━━━ Collected material

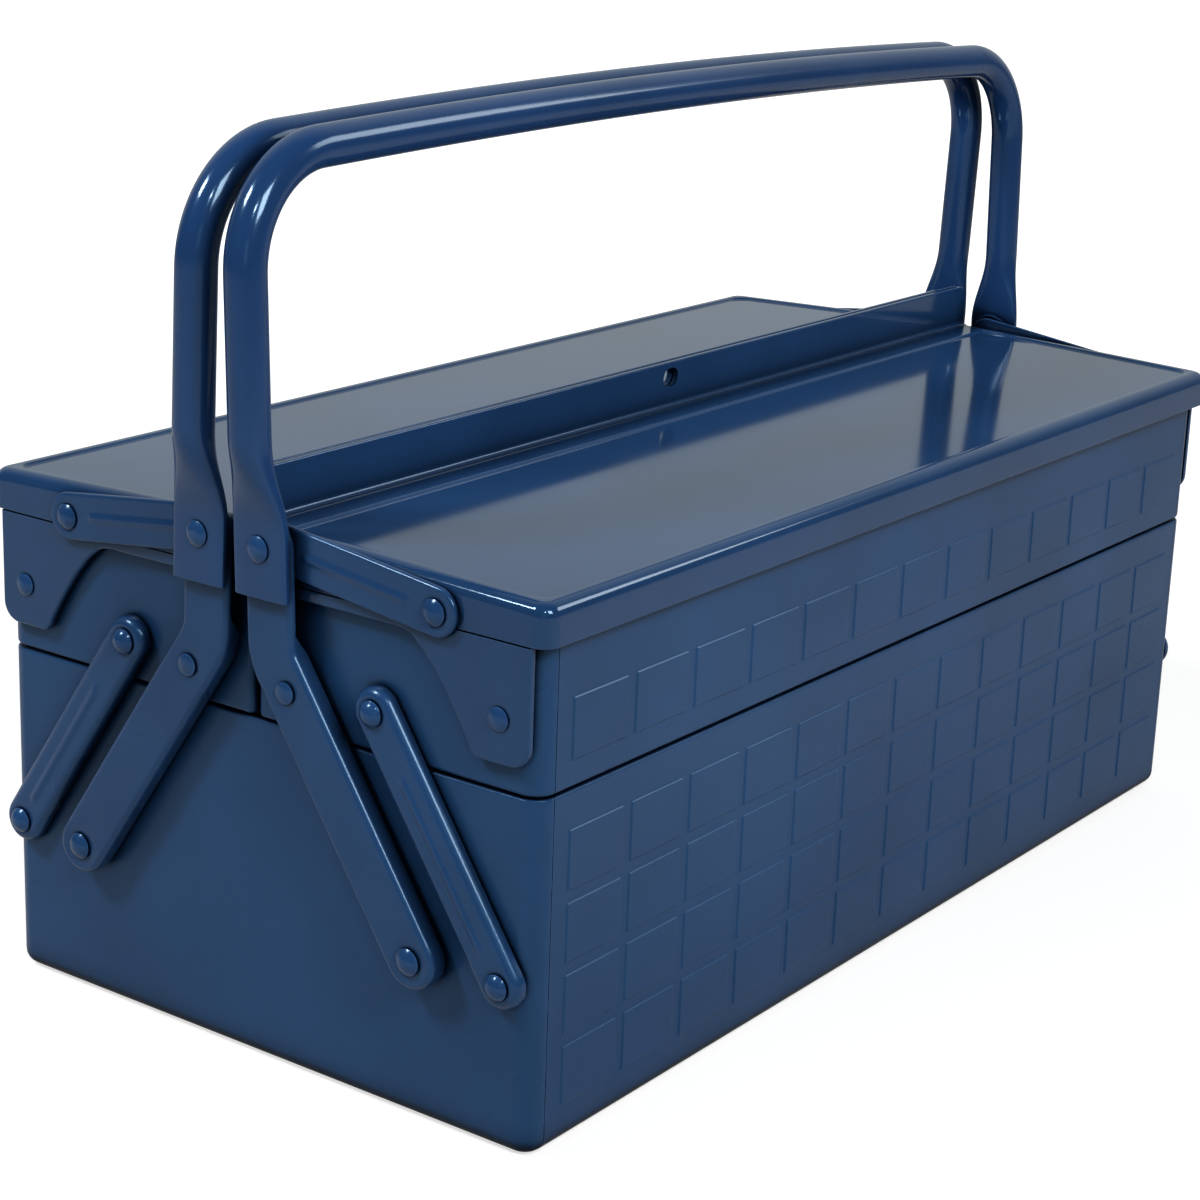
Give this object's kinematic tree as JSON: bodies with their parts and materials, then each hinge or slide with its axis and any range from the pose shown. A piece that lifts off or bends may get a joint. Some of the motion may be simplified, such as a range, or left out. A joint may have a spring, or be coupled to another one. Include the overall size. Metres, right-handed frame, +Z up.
{
  "type": "cantilever tool box",
  "caption": "Steel cantilever tool box: trays swing out over a deep base as two tubular handles are spread, and linked lids open with them.",
  "frame": {"origin": "centre of the underside of the base box", "axes": "+X along the length of the box, +Y towards its rear long side, +Z up; the front long side faces -Y"},
  "size_m": [0.454, 0.22, 0.2878],
  "materials": {
    "body_enamel": "semi-gloss dark blue enamel on pressed sheet steel",
    "lid_enamel": "gloss dark blue enamel",
    "handle_enamel": "gloss dark blue enamel on steel tube",
    "link_enamel": "semi-gloss dark blue enamel on pressed steel",
    "rivet_enamel": "painted steel rivet, slightly worn on the dome"
  },
  "bodies": {
    "base": {"base_shell": "body_enamel", "base_left_end": "body_enamel", "base_right_end": "body_enamel", "front_left_arm_base_rivet": "rivet_enamel", "front_left_link_base_rivet": "rivet_enamel", "front_right_arm_base_rivet": "rivet_enamel", "front_right_link_base_rivet": "rivet_enamel", "rear_left_arm_base_rivet": "rivet_enamel", "rear_left_link_base_rivet": "rivet_enamel", "rear_right_arm_base_rivet": "rivet_enamel", "rear_right_link_base_rivet": "rivet_enamel"},
    "front_handle": {"front_handle": "handle_enamel", "front_left_long_arm": "link_enamel", "front_left_handle_rivet": "rivet_enamel", "front_right_long_arm": "link_enamel", "front_right_handle_rivet": "rivet_enamel"},
    "front_left_short_link": {"front_left_short_link": "link_enamel"},
    "front_right_short_link": {"front_right_short_link": "link_enamel"},
    "front_tray": {"front_tray": "body_enamel", "front_left_tray_end": "body_enamel", "front_left_arm_tray_rivet": "rivet_enamel", "front_left_link_tray_rivet": "rivet_enamel", "front_left_lid_hinge_rivet": "rivet_enamel", "front_right_tray_end": "body_enamel", "front_right_arm_tray_rivet": "rivet_enamel", "front_right_link_tray_rivet": "rivet_enamel", "front_right_lid_hinge_rivet": "rivet_enamel"},
    "front_lid": {"front_lid": "lid_enamel", "front_left_lid_end_plate": "lid_enamel", "front_right_lid_end_plate": "lid_enamel"},
    "front_left_lid_link": {"front_left_lid_link": "link_enamel", "front_left_lid_link_rivet": "rivet_enamel"},
    "front_right_lid_link": {"front_right_lid_link": "link_enamel", "front_right_lid_link_rivet": "rivet_enamel"},
    "rear_handle": {"rear_handle": "handle_enamel", "rear_left_long_arm": "link_enamel", "rear_left_handle_rivet": "rivet_enamel", "rear_right_long_arm": "link_enamel", "rear_right_handle_rivet": "rivet_enamel"},
    "rear_left_short_link": {"rear_left_short_link": "link_enamel"},
    "rear_right_short_link": {"rear_right_short_link": "link_enamel"},
    "rear_tray": {"rear_tray": "body_enamel", "rear_left_tray_end": "body_enamel", "rear_left_arm_tray_rivet": "rivet_enamel", "rear_left_link_tray_rivet": "rivet_enamel", "rear_left_lid_hinge_rivet": "rivet_enamel", "rear_right_tray_end": "body_enamel", "rear_right_arm_tray_rivet": "rivet_enamel", "rear_right_link_tray_rivet": "rivet_enamel", "rear_right_lid_hinge_rivet": "rivet_enamel"},
    "rear_lid": {"rear_lid": "lid_enamel", "rear_left_lid_end_plate": "lid_enamel", "rear_right_lid_end_plate": "lid_enamel"},
    "rear_left_lid_link": {"rear_left_lid_link": "link_enamel", "rear_left_lid_link_rivet": "rivet_enamel"},
    "rear_right_lid_link": {"rear_right_lid_link": "link_enamel", "rear_right_lid_link_rivet": "rivet_enamel"}
  },
  "joints": [
    {"name": "front_handle_swing", "type": "hinge", "parent": "base", "child": "front_handle", "pos_m": [0, -0.067, 0.054], "axis": [1, 0, 0], "range_deg": [0, 64]},
    {"name": "front_left_short_link_swing", "type": "hinge", "parent": "base", "child": "front_left_short_link", "pos_m": [-0.2105, -0.097, 0.054], "axis": [1, 0, 0], "range_deg": [-0.5, 64.5]},
    {"name": "front_right_short_link_swing", "type": "hinge", "parent": "base", "child": "front_right_short_link", "pos_m": [0.2105, -0.097, 0.054], "axis": [1, 0, 0], "range_deg": [-0.5, 64.5]},
    {"name": "front_tray_level", "type": "hinge", "parent": "front_handle", "child": "front_tray", "pos_m": [0, -0.0195, 0.1245], "axis": [1, 0, 0], "range_deg": [-64.5, 0.5]},
    {"name": "front_lid_opening", "type": "hinge", "parent": "front_tray", "child": "front_lid", "pos_m": [0, -0.094, 0.133], "axis": [1, 0, 0], "range_deg": [-0.5, 76]},
    {"name": "front_left_lid_link_swing", "type": "hinge", "parent": "front_handle", "child": "front_left_lid_link", "pos_m": [-0.212, -0.012, 0.167], "axis": [1, 0, 0], "range_deg": [-82, 0.5]},
    {"name": "front_right_lid_link_swing", "type": "hinge", "parent": "front_handle", "child": "front_right_lid_link", "pos_m": [0.212, -0.012, 0.167], "axis": [1, 0, 0], "range_deg": [-82, 0.5]},
    {"name": "rear_handle_swing", "type": "hinge", "parent": "base", "child": "rear_handle", "pos_m": [0, 0.067, 0.054], "axis": [-1, 0, 0], "range_deg": [0, 64]},
    {"name": "rear_left_short_link_swing", "type": "hinge", "parent": "base", "child": "rear_left_short_link", "pos_m": [-0.2105, 0.097, 0.054], "axis": [-1, 0, 0], "range_deg": [-0.5, 64.5]},
    {"name": "rear_right_short_link_swing", "type": "hinge", "parent": "base", "child": "rear_right_short_link", "pos_m": [0.2105, 0.097, 0.054], "axis": [-1, 0, 0], "range_deg": [-0.5, 64.5]},
    {"name": "rear_tray_level", "type": "hinge", "parent": "rear_handle", "child": "rear_tray", "pos_m": [0, 0.0195, 0.1245], "axis": [-1, 0, 0], "range_deg": [-64.5, 0.5]},
    {"name": "rear_lid_opening", "type": "hinge", "parent": "rear_tray", "child": "rear_lid", "pos_m": [0, 0.094, 0.133], "axis": [-1, 0, 0], "range_deg": [-0.5, 76]},
    {"name": "rear_left_lid_link_swing", "type": "hinge", "parent": "rear_handle", "child": "rear_left_lid_link", "pos_m": [-0.212, 0.012, 0.167], "axis": [-1, 0, 0], "range_deg": [-82, 0.5]},
    {"name": "rear_right_lid_link_swing", "type": "hinge", "parent": "rear_handle", "child": "rear_right_lid_link", "pos_m": [0.212, 0.012, 0.167], "axis": [-1, 0, 0], "range_deg": [-82, 0.5]}
  ],
  "couplings": [
    {"joint": "front_left_short_link_swing", "follows": "front_handle_swing", "ratio": 1},
    {"joint": "front_right_short_link_swing", "follows": "front_handle_swing", "ratio": 1},
    {"joint": "front_tray_level", "follows": "front_handle_swing", "ratio": -1},
    {"joint": "front_lid_opening", "follows": "front_handle_swing", "ratio": 1.1793},
    {"joint": "front_left_lid_link_swing", "follows": "front_handle_swing", "ratio": -1.2704},
    {"joint": "front_right_lid_link_swing", "follows": "front_handle_swing", "ratio": -1.2704},
    {"joint": "rear_left_short_link_swing", "follows": "rear_handle_swing", "ratio": 1},
    {"joint": "rear_right_short_link_swing", "follows": "rear_handle_swing", "ratio": 1},
    {"joint": "rear_tray_level", "follows": "rear_handle_swing", "ratio": -1},
    {"joint": "rear_lid_opening", "follows": "rear_handle_swing", "ratio": 1.1793},
    {"joint": "rear_left_lid_link_swing", "follows": "rear_handle_swing", "ratio": -1.2704},
    {"joint": "rear_right_lid_link_swing", "follows": "rear_handle_swing", "ratio": -1.2704}
  ]
}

━━━━━━

▶ Work to complete: Only lines that contain the word "materials" are wanted; copy each of them.

▶ Solution to this task:
Give this object's kinematic tree as JSON: bodies with their parts and materials, then each hinge or slide with its axis and any range from the pose shown. A piece that lifts off or bends may get a joint. Some of the motion may be simplified, such as a range, or left out. A joint may have a spring, or be coupled to another one. Include the overall size. Metres, right-handed frame, +Z up.
  "materials": {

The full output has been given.